Nevertheless on Monday 18th February the court was unable to sit for long periods of time because of the actions of Serco. The case was listed at 10.15 for legal argument, 10.30 with the jury. The court was not able to sit before 12.00 pm because Serco had failed to ensure that it had sufficient staff in the Central Criminal Court to enable it to have the prisoners in its charge brought into the dock. At 2.00 pm, when the court tried to sit after the short adjournment, there was a further delay until 2.30 pm for the same reason. As a result of this misconduct by Serco 2¼ hours were lost from a 5 hour court day. There are 20 counsel instructed in the case. The jury were kept waiting having been at court for a 10.30 start.
On 27th March the court was due to sit at 10.30pm for the judge to deliver his ruling on the submissions of no case to answer. This was one of the most important moments in the trial. Serco had been on notice of the sitting time since 25th March. They knew that the jury was due back at 2pm so that they could sit promptly after the ruling had been delivered and its implications discussed with counsel. Nevertheless the court was unable to sit until 12.00pm because Serco had yet again failed to send sufficient staff to enable the defendants to be brought up into the dock. In short, despite the earlier incident and despite being aware that an application for third party costs had already been made, Serco disrupted the trial yet again.
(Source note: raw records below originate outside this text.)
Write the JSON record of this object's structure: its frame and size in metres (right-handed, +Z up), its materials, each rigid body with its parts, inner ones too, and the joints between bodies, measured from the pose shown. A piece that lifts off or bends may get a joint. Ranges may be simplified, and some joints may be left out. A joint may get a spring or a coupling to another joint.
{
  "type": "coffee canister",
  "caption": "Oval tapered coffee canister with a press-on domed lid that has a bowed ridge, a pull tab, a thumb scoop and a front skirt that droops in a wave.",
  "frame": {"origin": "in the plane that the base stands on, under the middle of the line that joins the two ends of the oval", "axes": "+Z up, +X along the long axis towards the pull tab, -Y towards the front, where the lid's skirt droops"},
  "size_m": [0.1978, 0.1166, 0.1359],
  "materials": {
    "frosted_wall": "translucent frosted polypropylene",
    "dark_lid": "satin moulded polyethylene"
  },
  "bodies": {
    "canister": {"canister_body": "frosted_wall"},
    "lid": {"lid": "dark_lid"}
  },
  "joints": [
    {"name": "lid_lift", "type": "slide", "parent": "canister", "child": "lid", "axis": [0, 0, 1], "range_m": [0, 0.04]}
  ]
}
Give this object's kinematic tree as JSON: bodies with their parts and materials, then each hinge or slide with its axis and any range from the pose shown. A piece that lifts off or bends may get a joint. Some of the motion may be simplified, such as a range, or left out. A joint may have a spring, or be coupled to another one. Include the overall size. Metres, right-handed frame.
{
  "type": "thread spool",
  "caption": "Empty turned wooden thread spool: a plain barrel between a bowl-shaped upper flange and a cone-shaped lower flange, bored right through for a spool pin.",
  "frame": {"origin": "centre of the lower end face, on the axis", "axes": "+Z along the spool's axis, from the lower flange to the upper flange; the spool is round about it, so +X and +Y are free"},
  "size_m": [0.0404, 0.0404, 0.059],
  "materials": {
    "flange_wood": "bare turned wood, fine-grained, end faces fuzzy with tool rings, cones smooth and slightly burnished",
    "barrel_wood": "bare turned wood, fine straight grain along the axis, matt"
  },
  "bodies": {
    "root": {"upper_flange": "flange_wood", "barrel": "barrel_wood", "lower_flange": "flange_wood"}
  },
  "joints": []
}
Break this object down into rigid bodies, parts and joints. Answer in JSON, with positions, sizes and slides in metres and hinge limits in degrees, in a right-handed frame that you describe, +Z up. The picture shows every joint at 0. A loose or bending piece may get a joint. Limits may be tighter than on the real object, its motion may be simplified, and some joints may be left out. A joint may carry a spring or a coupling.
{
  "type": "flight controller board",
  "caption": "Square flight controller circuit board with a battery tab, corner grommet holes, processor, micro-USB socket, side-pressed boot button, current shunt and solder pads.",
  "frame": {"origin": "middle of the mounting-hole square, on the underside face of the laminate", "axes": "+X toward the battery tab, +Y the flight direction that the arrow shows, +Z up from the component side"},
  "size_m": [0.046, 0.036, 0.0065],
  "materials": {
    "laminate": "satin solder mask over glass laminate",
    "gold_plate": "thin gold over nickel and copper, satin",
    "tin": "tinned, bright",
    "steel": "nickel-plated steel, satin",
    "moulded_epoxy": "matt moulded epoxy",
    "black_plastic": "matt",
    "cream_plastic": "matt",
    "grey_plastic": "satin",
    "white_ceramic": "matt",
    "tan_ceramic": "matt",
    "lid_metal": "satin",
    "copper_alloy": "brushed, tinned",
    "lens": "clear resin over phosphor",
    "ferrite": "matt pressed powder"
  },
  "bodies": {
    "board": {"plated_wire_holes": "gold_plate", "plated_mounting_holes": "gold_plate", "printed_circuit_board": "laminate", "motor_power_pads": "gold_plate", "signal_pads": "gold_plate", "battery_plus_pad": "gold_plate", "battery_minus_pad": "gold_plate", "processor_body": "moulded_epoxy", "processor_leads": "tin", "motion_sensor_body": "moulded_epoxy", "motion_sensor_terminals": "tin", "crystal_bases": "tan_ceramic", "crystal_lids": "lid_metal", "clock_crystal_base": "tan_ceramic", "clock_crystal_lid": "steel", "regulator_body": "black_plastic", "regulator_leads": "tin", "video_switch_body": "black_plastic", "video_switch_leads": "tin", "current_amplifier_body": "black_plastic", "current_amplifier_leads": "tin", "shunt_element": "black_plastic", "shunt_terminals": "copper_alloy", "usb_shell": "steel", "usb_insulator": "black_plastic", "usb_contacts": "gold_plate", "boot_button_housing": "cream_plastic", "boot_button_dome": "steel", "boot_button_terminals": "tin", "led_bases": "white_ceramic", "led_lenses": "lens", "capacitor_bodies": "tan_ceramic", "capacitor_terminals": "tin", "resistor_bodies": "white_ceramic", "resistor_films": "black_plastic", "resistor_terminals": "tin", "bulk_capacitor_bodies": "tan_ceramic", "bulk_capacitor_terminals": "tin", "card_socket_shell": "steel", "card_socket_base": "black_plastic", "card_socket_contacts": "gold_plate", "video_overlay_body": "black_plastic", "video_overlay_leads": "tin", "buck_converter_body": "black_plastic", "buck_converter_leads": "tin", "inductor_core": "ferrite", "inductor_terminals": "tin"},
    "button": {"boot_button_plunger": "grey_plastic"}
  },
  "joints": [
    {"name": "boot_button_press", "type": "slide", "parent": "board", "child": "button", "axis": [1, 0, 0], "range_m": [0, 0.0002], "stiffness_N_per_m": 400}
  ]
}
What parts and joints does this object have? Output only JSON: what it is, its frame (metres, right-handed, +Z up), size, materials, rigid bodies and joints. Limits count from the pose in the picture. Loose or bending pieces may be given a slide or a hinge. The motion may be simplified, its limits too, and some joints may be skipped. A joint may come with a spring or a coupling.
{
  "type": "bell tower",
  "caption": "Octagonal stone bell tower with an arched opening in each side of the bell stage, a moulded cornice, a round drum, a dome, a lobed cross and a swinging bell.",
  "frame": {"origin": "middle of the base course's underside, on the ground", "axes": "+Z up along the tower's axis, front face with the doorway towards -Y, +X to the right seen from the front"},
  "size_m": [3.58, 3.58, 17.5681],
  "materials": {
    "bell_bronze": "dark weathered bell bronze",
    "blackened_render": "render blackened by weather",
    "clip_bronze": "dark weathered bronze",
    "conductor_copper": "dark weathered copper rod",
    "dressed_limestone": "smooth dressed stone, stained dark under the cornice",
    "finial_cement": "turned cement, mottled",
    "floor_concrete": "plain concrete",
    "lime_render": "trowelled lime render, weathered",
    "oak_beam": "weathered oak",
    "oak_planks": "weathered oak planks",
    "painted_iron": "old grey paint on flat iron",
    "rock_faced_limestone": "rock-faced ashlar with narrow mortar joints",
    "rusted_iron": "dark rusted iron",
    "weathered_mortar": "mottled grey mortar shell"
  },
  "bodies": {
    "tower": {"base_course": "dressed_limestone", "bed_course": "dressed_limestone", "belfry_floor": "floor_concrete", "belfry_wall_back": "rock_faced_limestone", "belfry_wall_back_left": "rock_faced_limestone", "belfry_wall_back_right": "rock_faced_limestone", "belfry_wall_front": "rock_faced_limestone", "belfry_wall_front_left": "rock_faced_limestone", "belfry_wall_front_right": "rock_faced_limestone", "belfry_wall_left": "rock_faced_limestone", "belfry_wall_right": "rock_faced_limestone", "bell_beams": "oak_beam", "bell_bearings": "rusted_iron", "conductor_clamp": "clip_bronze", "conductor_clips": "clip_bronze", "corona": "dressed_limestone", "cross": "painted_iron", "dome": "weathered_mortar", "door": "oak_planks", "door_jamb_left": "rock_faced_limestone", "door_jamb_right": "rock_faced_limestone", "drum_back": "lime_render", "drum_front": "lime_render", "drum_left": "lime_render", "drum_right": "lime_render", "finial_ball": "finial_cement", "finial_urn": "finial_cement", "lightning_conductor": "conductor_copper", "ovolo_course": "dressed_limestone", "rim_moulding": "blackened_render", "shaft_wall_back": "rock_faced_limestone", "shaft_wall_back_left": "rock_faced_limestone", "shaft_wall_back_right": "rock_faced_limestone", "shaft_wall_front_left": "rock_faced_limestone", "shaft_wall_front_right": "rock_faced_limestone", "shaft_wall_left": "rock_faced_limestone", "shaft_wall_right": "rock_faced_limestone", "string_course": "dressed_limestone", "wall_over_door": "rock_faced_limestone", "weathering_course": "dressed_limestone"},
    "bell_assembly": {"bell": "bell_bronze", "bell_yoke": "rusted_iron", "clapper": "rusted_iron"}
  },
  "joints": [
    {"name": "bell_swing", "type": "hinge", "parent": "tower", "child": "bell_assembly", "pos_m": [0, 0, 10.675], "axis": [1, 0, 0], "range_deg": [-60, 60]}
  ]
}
6. All you need to know to make an application for costs against a third party.
The Prosecution of Offences Act 1985, s.19B makes provision for the award of costs against third parties.
For the latest learning from the Court of Appeal on the interpretation of “serious misconduct” R v Applied Language Solutions (now Capita Translation and Interpreting Limited)  EWCA Crim 326 (25 March 2013) HERE
7. Capita proves to be expensive disaster
A report this month by Involvis for Professional Interpreters for Justice [here] proves that Capita (who took over the contract to provide interpreter services from the accident-prone ALS) is an expensive disaster. Simply by way of headline the report reveals the following:-
- A total of 859 interpreters responded to the survey and four in five of them (81%) stated they refuse to join the register operated by Capita for interpreting jobs in courts and other parts of the justice system, even though the contract has been in operation for over a year.
- The interpreters who have registered with Capita TI (147 or 13% of the 859 who took part in the survey) were also dissatisfied. Over half said they were no longer accepting jobs and 42% stated they wanted to quit. Nearly half (47%) of those who are assigned to Tier 1 of the Capita TI register stated they were not asked to undergo any kind of assessment and 12% said they were not asked to supply evidence of their qualifications. These are breaches of the Framework Agreement terms.
- 87% of the interpreters who are on NRPSI said they have been contacted directly in the last three months by various parts of the Criminal Justice System requesting their services. 58% stated they had been telephoned directly by Court clerks with urgent requests for them to attend because Capita TI has been unable to supply.
8. The Police Federation joins the fight
The Deputy Chairman of the Police Federation did his talking in Exaro News last week.
We have been saying for many months that it is the victims of crime who are the ones to suffer from these wrongheaded cuts that cost the tax payer more than they save. No doubt Mr Grayling and the rest of his colleagues will refuse to discuss matters with the Police Federation now that its Deputy Chairman has had the balls to speak the truth. At the current rate the Government will be speaking to no one save of course to the Co-Op, Eddie Stobart, G4S etc.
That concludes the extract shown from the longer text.